##### RECORDED DATA
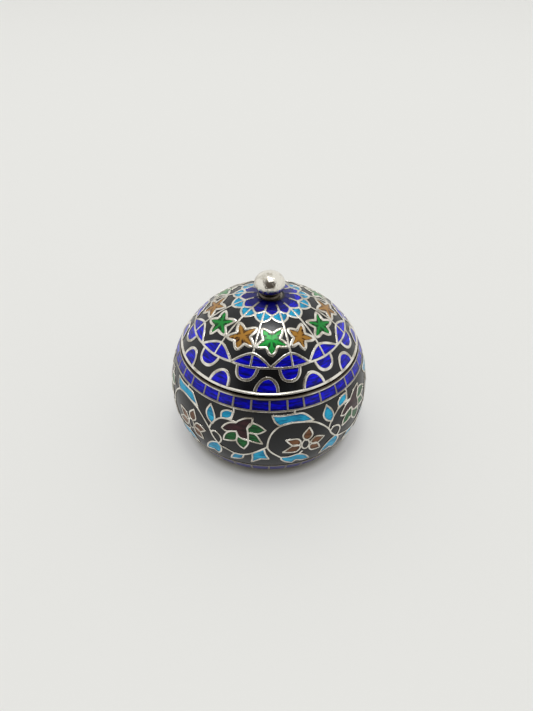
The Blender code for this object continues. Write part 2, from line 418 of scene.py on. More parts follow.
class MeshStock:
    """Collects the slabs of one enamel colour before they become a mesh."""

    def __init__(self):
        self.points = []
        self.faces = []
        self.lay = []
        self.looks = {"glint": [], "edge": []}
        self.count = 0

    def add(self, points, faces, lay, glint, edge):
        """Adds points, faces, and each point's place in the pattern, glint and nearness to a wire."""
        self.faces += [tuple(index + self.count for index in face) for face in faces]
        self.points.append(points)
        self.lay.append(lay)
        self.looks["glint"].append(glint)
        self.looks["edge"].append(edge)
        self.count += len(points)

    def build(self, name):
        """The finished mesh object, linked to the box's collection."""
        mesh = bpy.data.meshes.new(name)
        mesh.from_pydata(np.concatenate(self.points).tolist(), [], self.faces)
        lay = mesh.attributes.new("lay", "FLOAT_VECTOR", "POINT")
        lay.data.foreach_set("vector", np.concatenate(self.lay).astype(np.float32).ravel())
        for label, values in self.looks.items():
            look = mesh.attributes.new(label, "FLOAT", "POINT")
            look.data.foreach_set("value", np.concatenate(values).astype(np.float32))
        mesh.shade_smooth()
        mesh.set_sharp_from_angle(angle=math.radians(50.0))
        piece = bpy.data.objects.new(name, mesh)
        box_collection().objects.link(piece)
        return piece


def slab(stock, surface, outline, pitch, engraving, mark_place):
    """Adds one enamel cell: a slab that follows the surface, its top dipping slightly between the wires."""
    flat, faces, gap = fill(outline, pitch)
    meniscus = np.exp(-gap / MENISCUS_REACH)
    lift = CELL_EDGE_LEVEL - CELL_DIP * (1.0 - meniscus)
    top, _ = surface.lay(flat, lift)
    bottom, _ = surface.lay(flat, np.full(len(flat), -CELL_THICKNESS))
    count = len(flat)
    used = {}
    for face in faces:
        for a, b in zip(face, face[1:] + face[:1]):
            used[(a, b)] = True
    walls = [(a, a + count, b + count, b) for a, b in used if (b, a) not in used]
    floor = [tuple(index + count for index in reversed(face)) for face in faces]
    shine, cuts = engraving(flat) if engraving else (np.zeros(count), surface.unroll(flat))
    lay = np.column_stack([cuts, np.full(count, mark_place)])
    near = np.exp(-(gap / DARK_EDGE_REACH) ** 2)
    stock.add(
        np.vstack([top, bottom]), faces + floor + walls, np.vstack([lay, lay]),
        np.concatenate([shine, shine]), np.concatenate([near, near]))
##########
→ **AIM OF THE TASK**: Everything from the first line through the line containing "self.count += len(points)" should be quoted exactly, and nothing beyond it.

→ **RESPONSE**:
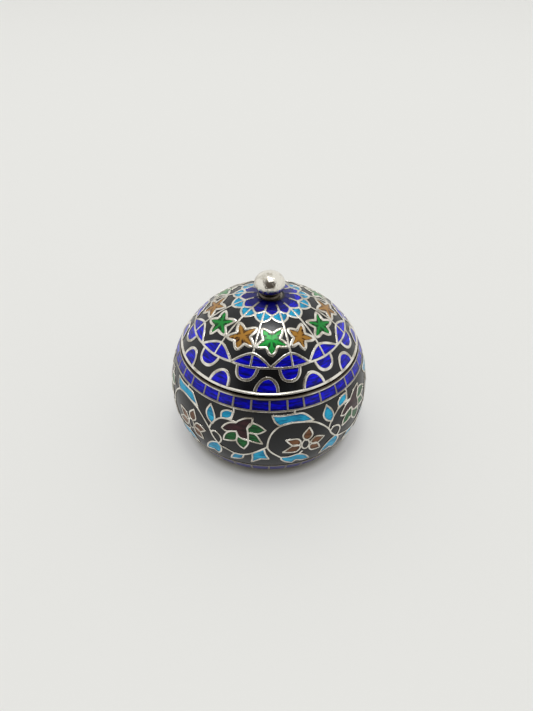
The Blender code for this object continues. Write part 2, from line 418 of scene.py on. More parts follow.
class MeshStock:
    """Collects the slabs of one enamel colour before they become a mesh."""

    def __init__(self):
        self.points = []
        self.faces = []
        self.lay = []
        self.looks = {"glint": [], "edge": []}
        self.count = 0

    def add(self, points, faces, lay, glint, edge):
        """Adds points, faces, and each point's place in the pattern, glint and nearness to a wire."""
        self.faces += [tuple(index + self.count for index in face) for face in faces]
        self.points.append(points)
        self.lay.append(lay)
        self.looks["glint"].append(glint)
        self.looks["edge"].append(edge)
        self.count += len(points)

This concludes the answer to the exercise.